Exercise 4.30. Cy D. Fect, a reformed C programmer, is worried that some side effects may never take place, because the lazy evaluator doesn’t force the expressions in a sequence. Since the value of an expression in a sequence other than the last one is not used (the expression is there only for its effect, such as assigning to a variable or printing), there can be no subsequent use of this value (e.g., as an argument to a primitive procedure) that will cause it to be forced. Cy thus thinks that when evaluating sequences, we must force all expressions in the sequence except the final one. He proposes to modify eval-sequence from section 4.1.1 to use actual-value rather than eval:
(define (eval-sequence exps env)
(cond ((last-exp? exps) (eval (first-exp exps) env))
(else (actual-value (first-exp exps) env)
(eval-sequence (rest-exps exps) env))))
a. Ben Bitdiddle thinks Cy is wrong. He shows Cy the for-each procedure described in exercise 2.23, which gives an important example of a sequence with side effects:
(define (for-each proc items)
(if (null? items)
'done
(begin (proc (car items))
(for-each proc (cdr items)))))
He claims that the evaluator in the text (with the original eval-sequence) handles this correctly:
;;; L-Eval input:
(for-each (lambda (x) (newline) (display x))
(list 57 321 88))
57
321
88
;;; L-Eval value:
done
Explain why Ben is right about the behavior of for-each.
b. Cy agrees that Ben is right about the for-each example, but says that that’s not the kind of program he was thinking about when he proposed his change to eval-sequence. He defines the following two procedures in the lazy evaluator:
(define (p1 x)
(set! x (cons x '(2)))
x)
(define (p2 x)
(define (p e)
e
x)
(p (set! x (cons x '(2)))))
What are the values of (p1 1) and (p2 1) with the original eval-sequence? What would the values be with Cy’s proposed change to eval-sequence?
c. Cy also points out that changing eval-sequence as he proposes does not affect the behavior of the example in part a. Explain why this is true.
d. How do you think sequences ought to be treated in the lazy evaluator?
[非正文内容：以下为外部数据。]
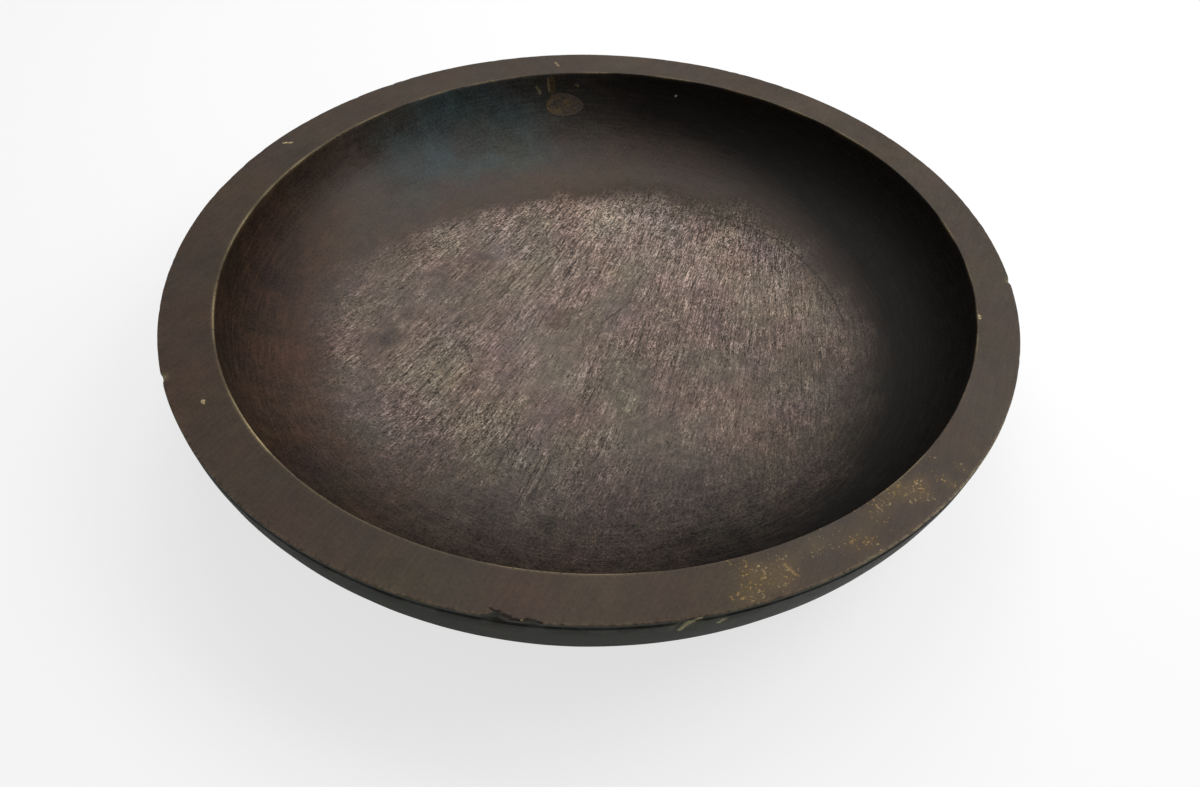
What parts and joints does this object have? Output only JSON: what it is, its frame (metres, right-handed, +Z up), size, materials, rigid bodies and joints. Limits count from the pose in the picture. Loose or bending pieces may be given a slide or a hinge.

Do you like Cy’s approach, the approach in the text, or some other approach?
for-each 的分析
实际上 for-each 并不是 Cy 所想的情况,
(define (for-each proc items)
(if (null? items)
'done
(begin (proc (car items))
(for-each proc (cdr items)))))
for-each 中虽然有 sequence 语句,但这个 begin 语句的第一个 (proc (car items)) 实际是被 force-it 运行了的。
Cy 所想的情况
Since the value of an expression in a sequence other than the last one is not used (the expression is there only for its effect, such as assigning to a variable or printing), there can be no subsequent use of this value (e.g., as an argument to a primitive procedure) that will cause it to be forced.
是 begin 语句中包含了 set! 语句,lazy evaluation 中的 eval 的机制可能使得 set! 没有产生作用,而只产生了 trunk。
Cy 的想法
用原始的 eval-sequence,得到的结果是
;;; L-Eval input:
(define (p1 x)
(set! x (cons x '(2)))
x)
;;; L-Eval value:
ok
;;; L-Eval input:
(p1 1)
;;; L-Eval value:
(1 2)
;;; L-Eval input:
(define (p2 x)
(define (p e)
e
x)
(p (set! x (cons x '(2)))))
;;; L-Eval value:
ok
;;; L-Eval input:
(p2 1)
;;; L-Eval value:
1
p2 中因为 e 是一个 trunk,所以 eval 运行到了 variable? 之后,把 trunk 使用 lookup-variable-value 找出来就结束了这个语句,这使得 set! 语句没有执行。
如果使用了新的 eval-sequence, (p2 1) 就能得到正确的结果 (1 2) 。
c
新的 eval-sequence 对 sequence 中的每一个语句都会求 actual-value,这使得,for-each 中的 (proc (car items)) 被求了两次 actual-value(第一次是 eval 的 application 语句,第二次是 eval-sequence ),但因为我们的 force-it 可以接受 trunk 与非 trunk。所以不会产生影响。
d
对于纯函数式的写法,我们完全可以采取教材中的写法,对 eval-sequence 保持原样,没有赋值语句的过程中,对 trunk 是否进行 actual-value 不会改变结果。
但当我们引入赋值之后,对 sequence 中每一个语句的求值就需要额外的考虑。side-effect 导致了每一个语句都可能去修改 environment,所以我们不得不在 eval-sequence 中使用 actual-value 让 side-effect 生效。但这也直接导致了 lazy-evaluation 的失效。但凡是 sequence,我们的 lazy-evaluation 都失效了–每个语句都被马上求值了。